395. Longest Substring with At Least K Repeating Characters (Medium)
https://leetcode.com/problems/longest-substring-with-at-least-k-repeating-characters/
Find the length of the longest substring T of a given string (consists of lowercase letters only) such that every character in T appears no less than k times.
Example 1:
Input: s = "aaabb", k = 3 Output: 3 The longest substring is "aaa", as 'a' is repeated 3 times.
Example 2:
Input: s = "ababbc", k = 2 Output: 5 The longest substring is "ababb", as 'a' is repeated 2 times and 'b' is repeated 3 times.
Solutions
class Solution {
// Traverse the string with a specified window size in which we calculate all the char frequency.
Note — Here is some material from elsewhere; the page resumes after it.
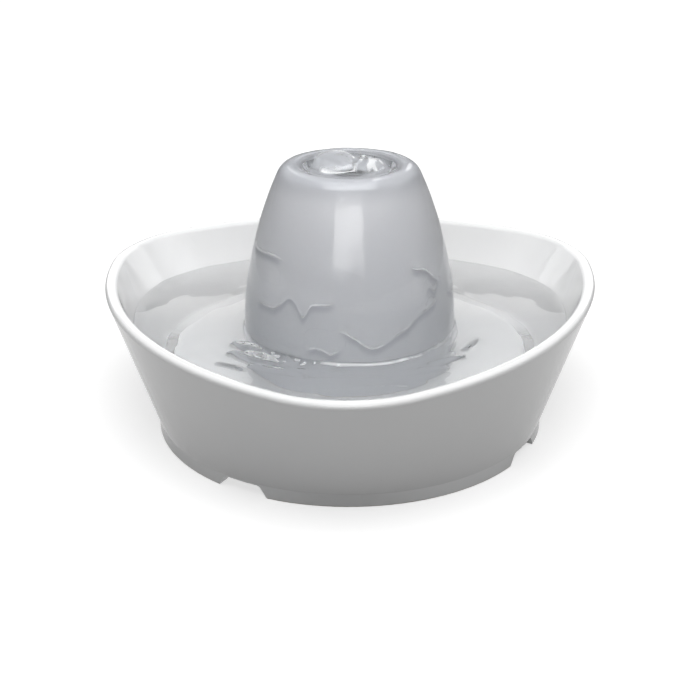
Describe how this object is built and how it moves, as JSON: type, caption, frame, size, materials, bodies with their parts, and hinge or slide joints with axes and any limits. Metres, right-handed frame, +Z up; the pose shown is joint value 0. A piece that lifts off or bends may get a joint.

// Every time you walk forward one step, decrease the frequency of the char excluded from the window
// and increase the frequency of the char included into the window.
public int longestSubstring(String s, int k) {
int ans = 0;
if (s == null || s.length() < k) {
return ans;
}
int len = s.length();
if (k <= 1) {
return len;
}
for (int ws = k; ws <= len; ws++) {
int[] freq = new int[26];
Arrays.fill(freq, 0);
// initialize the char frequency in the first window
for (int i = 0; i < ws; i++) {
char c = s.charAt(i);
freq[c - 'a']++;
}
// last is the last char in the window
for (int last = ws - 1; last < len; last++) {
int c = s.charAt(last);
// do not add, we should check out the frequency of the first window
if (last != ws - 1) {
char exc = s.charAt(last - ws);
char inc = s.charAt(last);
freq[exc - 'a']--;
freq[inc - 'a']++;
}
// if the newly included char meets the requirement, check the whole frequency
// of current window.
if (freq[c - 'a'] > 0 && freq[c - 'a'] >= k && check(freq, k)) {
// overwrite previous max length
ans = ws;
}
}
}
return ans;
}
private boolean check(int[] freq, int k) {
for (int i = 0; i < freq.length; i++) {
// exists but the frequency doesn't meet the requirement.
if (freq[i] > 0 && freq[i] < k) {
return false;
}
}
return true;
}
}